- **TASK DIRECTIONS**
Emit the exact text of every line from the line with "Continue the OpenSCAD" to the line with "LOG_TAPER = 0.018", both ends included. No other output is expected.
======== DATA SHOWN ========
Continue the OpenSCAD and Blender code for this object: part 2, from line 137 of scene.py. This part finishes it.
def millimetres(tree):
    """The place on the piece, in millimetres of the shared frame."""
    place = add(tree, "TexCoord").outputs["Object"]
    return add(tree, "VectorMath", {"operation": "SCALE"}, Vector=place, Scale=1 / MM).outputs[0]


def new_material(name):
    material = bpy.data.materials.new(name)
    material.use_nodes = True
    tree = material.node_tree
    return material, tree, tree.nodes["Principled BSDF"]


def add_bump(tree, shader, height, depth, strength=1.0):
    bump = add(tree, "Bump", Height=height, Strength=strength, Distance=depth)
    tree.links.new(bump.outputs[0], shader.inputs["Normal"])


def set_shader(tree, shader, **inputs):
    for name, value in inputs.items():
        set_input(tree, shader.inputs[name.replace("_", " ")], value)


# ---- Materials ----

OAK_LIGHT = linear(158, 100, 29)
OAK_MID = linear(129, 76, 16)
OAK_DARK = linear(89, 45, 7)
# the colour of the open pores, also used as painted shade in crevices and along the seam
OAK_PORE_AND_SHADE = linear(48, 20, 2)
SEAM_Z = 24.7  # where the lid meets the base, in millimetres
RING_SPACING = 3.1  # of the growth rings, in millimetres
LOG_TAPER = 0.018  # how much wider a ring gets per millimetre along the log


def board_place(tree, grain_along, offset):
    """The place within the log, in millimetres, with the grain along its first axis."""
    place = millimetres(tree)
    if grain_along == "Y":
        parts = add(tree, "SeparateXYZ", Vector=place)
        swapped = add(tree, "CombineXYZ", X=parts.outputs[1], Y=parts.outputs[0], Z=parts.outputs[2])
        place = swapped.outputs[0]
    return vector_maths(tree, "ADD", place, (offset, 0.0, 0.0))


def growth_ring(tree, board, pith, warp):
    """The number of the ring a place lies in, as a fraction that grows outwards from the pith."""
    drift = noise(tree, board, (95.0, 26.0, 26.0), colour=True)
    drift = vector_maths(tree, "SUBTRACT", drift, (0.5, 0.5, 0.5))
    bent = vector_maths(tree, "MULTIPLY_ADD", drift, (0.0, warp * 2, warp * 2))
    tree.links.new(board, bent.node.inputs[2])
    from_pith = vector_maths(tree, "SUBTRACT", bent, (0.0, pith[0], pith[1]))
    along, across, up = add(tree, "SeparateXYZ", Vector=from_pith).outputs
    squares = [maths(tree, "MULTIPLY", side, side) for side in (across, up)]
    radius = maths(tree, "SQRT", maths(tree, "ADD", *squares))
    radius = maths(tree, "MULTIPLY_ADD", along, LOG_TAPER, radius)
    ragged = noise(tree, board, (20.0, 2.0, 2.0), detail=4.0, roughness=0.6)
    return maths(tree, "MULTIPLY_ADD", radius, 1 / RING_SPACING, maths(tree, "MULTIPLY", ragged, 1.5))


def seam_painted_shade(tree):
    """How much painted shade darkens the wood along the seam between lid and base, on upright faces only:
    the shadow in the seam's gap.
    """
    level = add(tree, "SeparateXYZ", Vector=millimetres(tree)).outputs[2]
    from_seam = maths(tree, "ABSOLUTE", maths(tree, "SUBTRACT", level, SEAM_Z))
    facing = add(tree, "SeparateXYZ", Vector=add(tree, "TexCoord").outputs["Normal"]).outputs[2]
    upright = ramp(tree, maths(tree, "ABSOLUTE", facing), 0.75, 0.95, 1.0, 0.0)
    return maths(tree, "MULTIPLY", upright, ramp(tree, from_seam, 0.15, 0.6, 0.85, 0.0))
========
======== DATA SHOWN ========
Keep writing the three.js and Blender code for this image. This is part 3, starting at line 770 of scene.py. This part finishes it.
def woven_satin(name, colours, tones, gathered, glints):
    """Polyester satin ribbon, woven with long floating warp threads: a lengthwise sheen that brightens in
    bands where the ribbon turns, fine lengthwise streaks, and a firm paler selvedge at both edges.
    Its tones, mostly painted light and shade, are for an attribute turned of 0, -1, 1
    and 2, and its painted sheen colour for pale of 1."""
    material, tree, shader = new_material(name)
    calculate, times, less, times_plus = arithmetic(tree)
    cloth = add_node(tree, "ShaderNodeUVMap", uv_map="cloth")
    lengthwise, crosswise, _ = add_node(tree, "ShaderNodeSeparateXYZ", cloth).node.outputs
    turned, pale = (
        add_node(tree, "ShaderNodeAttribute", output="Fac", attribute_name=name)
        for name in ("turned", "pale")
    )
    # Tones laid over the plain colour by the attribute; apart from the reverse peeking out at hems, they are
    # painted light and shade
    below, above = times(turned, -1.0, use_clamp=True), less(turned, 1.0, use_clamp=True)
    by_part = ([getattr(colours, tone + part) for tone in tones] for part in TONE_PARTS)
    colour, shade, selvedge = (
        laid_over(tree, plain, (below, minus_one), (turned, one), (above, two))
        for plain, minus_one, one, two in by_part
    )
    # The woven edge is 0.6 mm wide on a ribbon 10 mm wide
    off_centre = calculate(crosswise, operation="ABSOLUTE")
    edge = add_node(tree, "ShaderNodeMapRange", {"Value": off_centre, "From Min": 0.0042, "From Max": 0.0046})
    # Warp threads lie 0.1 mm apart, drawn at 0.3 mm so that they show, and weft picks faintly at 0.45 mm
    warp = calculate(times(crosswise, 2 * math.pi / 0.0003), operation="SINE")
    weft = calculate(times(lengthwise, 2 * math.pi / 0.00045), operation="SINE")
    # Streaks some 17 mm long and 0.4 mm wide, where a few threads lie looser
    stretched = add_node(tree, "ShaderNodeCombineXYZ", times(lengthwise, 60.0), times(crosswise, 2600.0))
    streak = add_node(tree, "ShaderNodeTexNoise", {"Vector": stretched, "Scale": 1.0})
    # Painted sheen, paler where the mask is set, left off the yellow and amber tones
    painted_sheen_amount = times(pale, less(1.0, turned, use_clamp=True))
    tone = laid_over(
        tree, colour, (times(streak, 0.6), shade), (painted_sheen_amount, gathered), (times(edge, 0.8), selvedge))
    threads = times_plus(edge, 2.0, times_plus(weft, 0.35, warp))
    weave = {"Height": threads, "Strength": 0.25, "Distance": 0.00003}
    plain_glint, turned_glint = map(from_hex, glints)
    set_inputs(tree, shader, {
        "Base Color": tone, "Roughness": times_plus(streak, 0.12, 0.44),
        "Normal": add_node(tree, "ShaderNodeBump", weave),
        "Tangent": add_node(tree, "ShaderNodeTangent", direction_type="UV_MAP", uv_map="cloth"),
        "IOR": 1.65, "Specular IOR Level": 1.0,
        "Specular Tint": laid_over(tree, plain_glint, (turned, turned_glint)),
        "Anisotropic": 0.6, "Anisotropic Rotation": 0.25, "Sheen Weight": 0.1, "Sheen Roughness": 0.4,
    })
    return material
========
- **WRITTEN SOLUTION**
Continue the OpenSCAD and Blender code for this object: part 2, from line 137 of scene.py. This part finishes it.
def millimetres(tree):
    """The place on the piece, in millimetres of the shared frame."""
    place = add(tree, "TexCoord").outputs["Object"]
    return add(tree, "VectorMath", {"operation": "SCALE"}, Vector=place, Scale=1 / MM).outputs[0]


def new_material(name):
    material = bpy.data.materials.new(name)
    material.use_nodes = True
    tree = material.node_tree
    return material, tree, tree.nodes["Principled BSDF"]


def add_bump(tree, shader, height, depth, strength=1.0):
    bump = add(tree, "Bump", Height=height, Strength=strength, Distance=depth)
    tree.links.new(bump.outputs[0], shader.inputs["Normal"])


def set_shader(tree, shader, **inputs):
    for name, value in inputs.items():
        set_input(tree, shader.inputs[name.replace("_", " ")], value)


# ---- Materials ----

OAK_LIGHT = linear(158, 100, 29)
OAK_MID = linear(129, 76, 16)
OAK_DARK = linear(89, 45, 7)
# the colour of the open pores, also used as painted shade in crevices and along the seam
OAK_PORE_AND_SHADE = linear(48, 20, 2)
SEAM_Z = 24.7  # where the lid meets the base, in millimetres
RING_SPACING = 3.1  # of the growth rings, in millimetres
LOG_TAPER = 0.018  # how much wider a ring gets per millimetre along the log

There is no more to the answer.